The story is narrated in first-person. It is an epistolary novel consisting of "a somewhat broken and fragmentary transcript" of audio recordings by Dr. Marks.

==Reception==

Writing for Locus, Paul Di Filippo praised the character of Jasmine Marks, finding her believable and sympathetic. He wrote that the first half of the book featured a "cinematic rollercoaster" involving the journey into the Zone. Di Filippo compared this half of the novel to Deathworld by Harry Harrison, with its ever-present threat of mortality. Di Filippo wrote that the second half of the book was more philosophical, exploring the implications of another offshoot of humanity. The review compared the second half of the book to works including Rogue Moon and The Man in the Maze. Di Filippo concluded that the two halves "slot together like hand and glove" and that Tchaikovsky's "artistry takes on and endorses an almost cosmic point of view."

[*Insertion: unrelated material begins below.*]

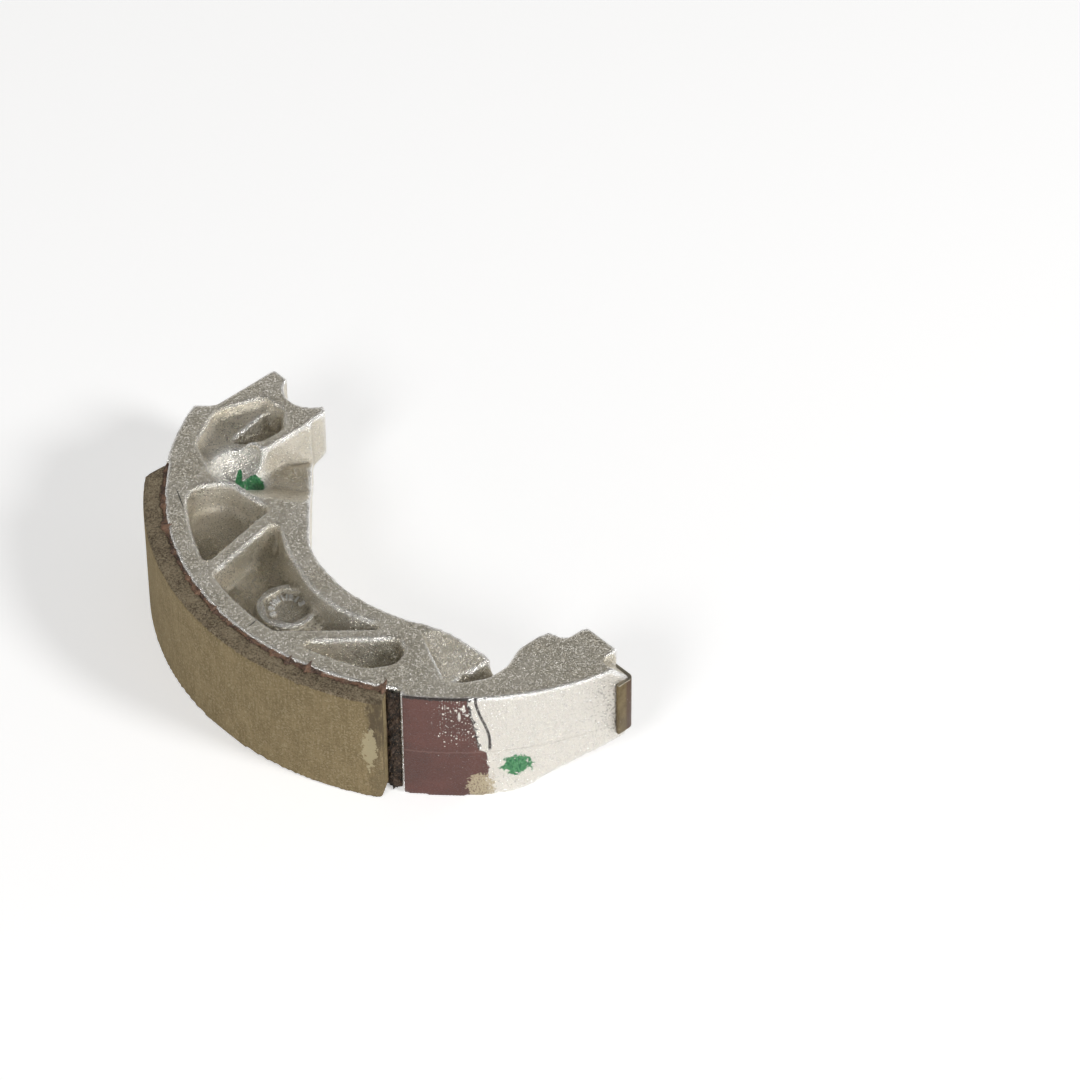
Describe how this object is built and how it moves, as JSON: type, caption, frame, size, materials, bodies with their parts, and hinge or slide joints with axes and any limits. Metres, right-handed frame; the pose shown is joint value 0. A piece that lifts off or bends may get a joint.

Sébastien Doubinsky of Ancillary Review of Books wrote that the book draws from numerous other works, including The Island of Doctor Moreau by H.G. Wells, Annihilation by Jeff VanderMeer, and Heart of Darkness by Joseph Conrad. It also draws from the film Apocalypse Now, itself based on the Conrad novel. Doubinsky criticized the book's colonial setting, writing that it leans into stereotypes of native people. Doubinsky stated that "Tchaikovsky’s intention is obviously critical" but that the use of classic archetypes "might make a few readers cringe." The review concluded that Saturation Point "is definitely a fun read, but also seems to lack reflection on what tropes and archetypes we should use in speculative fiction today."

The book won the 2024 BSFA Award for Shorter Fiction.

==Adaptations==

In June 2025, Universal Pictures acquired the rights to adapt the film. Cynthia Erivo and Michael Bay were attached as producers. Minnie Schedeen was set to write the script, which will be her debut as a screenwriter.